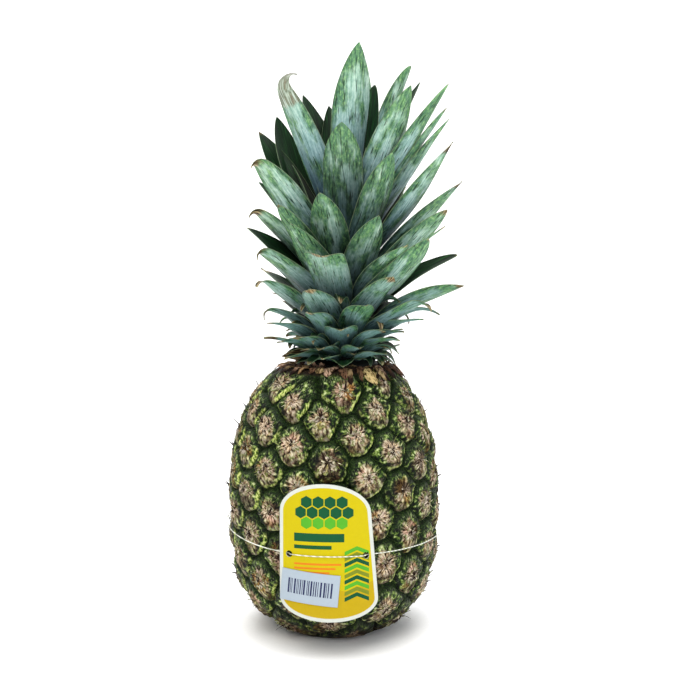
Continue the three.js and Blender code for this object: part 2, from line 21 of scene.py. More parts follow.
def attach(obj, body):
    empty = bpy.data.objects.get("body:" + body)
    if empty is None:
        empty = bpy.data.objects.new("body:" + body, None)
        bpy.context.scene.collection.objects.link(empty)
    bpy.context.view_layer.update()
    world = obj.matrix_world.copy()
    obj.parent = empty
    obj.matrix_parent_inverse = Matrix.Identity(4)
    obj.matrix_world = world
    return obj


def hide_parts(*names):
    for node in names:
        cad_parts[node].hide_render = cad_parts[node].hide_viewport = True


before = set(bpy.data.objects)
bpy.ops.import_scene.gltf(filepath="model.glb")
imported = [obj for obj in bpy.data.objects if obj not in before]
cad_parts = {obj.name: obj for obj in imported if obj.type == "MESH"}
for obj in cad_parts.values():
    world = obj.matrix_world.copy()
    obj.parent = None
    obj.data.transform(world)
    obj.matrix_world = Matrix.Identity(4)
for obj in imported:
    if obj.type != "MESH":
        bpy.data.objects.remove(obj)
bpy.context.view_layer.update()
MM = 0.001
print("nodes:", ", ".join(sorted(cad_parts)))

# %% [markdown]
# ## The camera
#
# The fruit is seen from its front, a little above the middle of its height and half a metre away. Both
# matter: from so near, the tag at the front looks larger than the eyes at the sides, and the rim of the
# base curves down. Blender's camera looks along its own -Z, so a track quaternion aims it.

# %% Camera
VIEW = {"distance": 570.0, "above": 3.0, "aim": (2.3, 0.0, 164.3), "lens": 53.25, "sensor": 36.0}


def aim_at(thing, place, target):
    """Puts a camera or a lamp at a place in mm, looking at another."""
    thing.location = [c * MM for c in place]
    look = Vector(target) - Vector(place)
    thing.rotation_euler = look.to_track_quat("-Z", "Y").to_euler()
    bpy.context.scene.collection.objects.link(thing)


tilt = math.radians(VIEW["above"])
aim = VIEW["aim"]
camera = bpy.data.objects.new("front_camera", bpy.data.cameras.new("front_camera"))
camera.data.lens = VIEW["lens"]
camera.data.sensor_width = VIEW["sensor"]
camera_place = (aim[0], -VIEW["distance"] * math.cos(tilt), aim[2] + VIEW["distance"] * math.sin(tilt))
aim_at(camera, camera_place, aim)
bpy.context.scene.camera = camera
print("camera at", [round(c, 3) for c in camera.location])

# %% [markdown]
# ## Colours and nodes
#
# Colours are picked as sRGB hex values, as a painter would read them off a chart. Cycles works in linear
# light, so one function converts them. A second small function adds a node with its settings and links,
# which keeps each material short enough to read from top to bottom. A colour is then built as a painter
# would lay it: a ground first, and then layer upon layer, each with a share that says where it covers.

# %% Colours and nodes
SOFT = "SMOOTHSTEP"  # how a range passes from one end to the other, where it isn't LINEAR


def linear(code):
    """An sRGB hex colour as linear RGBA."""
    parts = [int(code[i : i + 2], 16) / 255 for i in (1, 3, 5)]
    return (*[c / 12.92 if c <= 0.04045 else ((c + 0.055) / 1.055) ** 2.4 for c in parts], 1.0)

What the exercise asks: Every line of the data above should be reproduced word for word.

Answer:
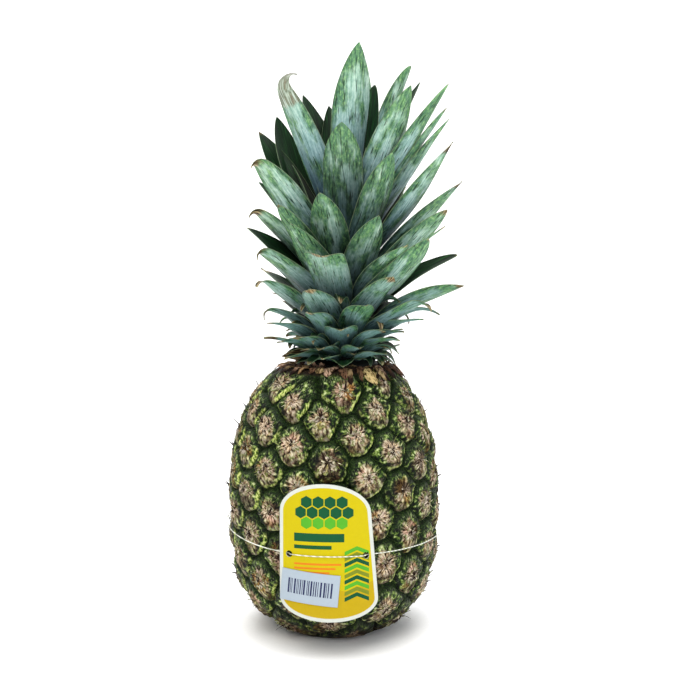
Continue the three.js and Blender code for this object: part 2, from line 21 of scene.py. More parts follow.
def attach(obj, body):
    empty = bpy.data.objects.get("body:" + body)
    if empty is None:
        empty = bpy.data.objects.new("body:" + body, None)
        bpy.context.scene.collection.objects.link(empty)
    bpy.context.view_layer.update()
    world = obj.matrix_world.copy()
    obj.parent = empty
    obj.matrix_parent_inverse = Matrix.Identity(4)
    obj.matrix_world = world
    return obj


def hide_parts(*names):
    for node in names:
        cad_parts[node].hide_render = cad_parts[node].hide_viewport = True


before = set(bpy.data.objects)
bpy.ops.import_scene.gltf(filepath="model.glb")
imported = [obj for obj in bpy.data.objects if obj not in before]
cad_parts = {obj.name: obj for obj in imported if obj.type == "MESH"}
for obj in cad_parts.values():
    world = obj.matrix_world.copy()
    obj.parent = None
    obj.data.transform(world)
    obj.matrix_world = Matrix.Identity(4)
for obj in imported:
    if obj.type != "MESH":
        bpy.data.objects.remove(obj)
bpy.context.view_layer.update()
MM = 0.001
print("nodes:", ", ".join(sorted(cad_parts)))

# %% [markdown]
# ## The camera
#
# The fruit is seen from its front, a little above the middle of its height and half a metre away. Both
# matter: from so near, the tag at the front looks larger than the eyes at the sides, and the rim of the
# base curves down. Blender's camera looks along its own -Z, so a track quaternion aims it.

# %% Camera
VIEW = {"distance": 570.0, "above": 3.0, "aim": (2.3, 0.0, 164.3), "lens": 53.25, "sensor": 36.0}


def aim_at(thing, place, target):
    """Puts a camera or a lamp at a place in mm, looking at another."""
    thing.location = [c * MM for c in place]
    look = Vector(target) - Vector(place)
    thing.rotation_euler = look.to_track_quat("-Z", "Y").to_euler()
    bpy.context.scene.collection.objects.link(thing)


tilt = math.radians(VIEW["above"])
aim = VIEW["aim"]
camera = bpy.data.objects.new("front_camera", bpy.data.cameras.new("front_camera"))
camera.data.lens = VIEW["lens"]
camera.data.sensor_width = VIEW["sensor"]
camera_place = (aim[0], -VIEW["distance"] * math.cos(tilt), aim[2] + VIEW["distance"] * math.sin(tilt))
aim_at(camera, camera_place, aim)
bpy.context.scene.camera = camera
print("camera at", [round(c, 3) for c in camera.location])

# %% [markdown]
# ## Colours and nodes
#
# Colours are picked as sRGB hex values, as a painter would read them off a chart. Cycles works in linear
# light, so one function converts them. A second small function adds a node with its settings and links,
# which keeps each material short enough to read from top to bottom. A colour is then built as a painter
# would lay it: a ground first, and then layer upon layer, each with a share that says where it covers.

# %% Colours and nodes
SOFT = "SMOOTHSTEP"  # how a range passes from one end to the other, where it isn't LINEAR


def linear(code):
    """An sRGB hex colour as linear RGBA."""
    parts = [int(code[i : i + 2], 16) / 255 for i in (1, 3, 5)]
    return (*[c / 12.92 if c <= 0.04045 else ((c + 0.055) / 1.055) ** 2.4 for c in parts], 1.0)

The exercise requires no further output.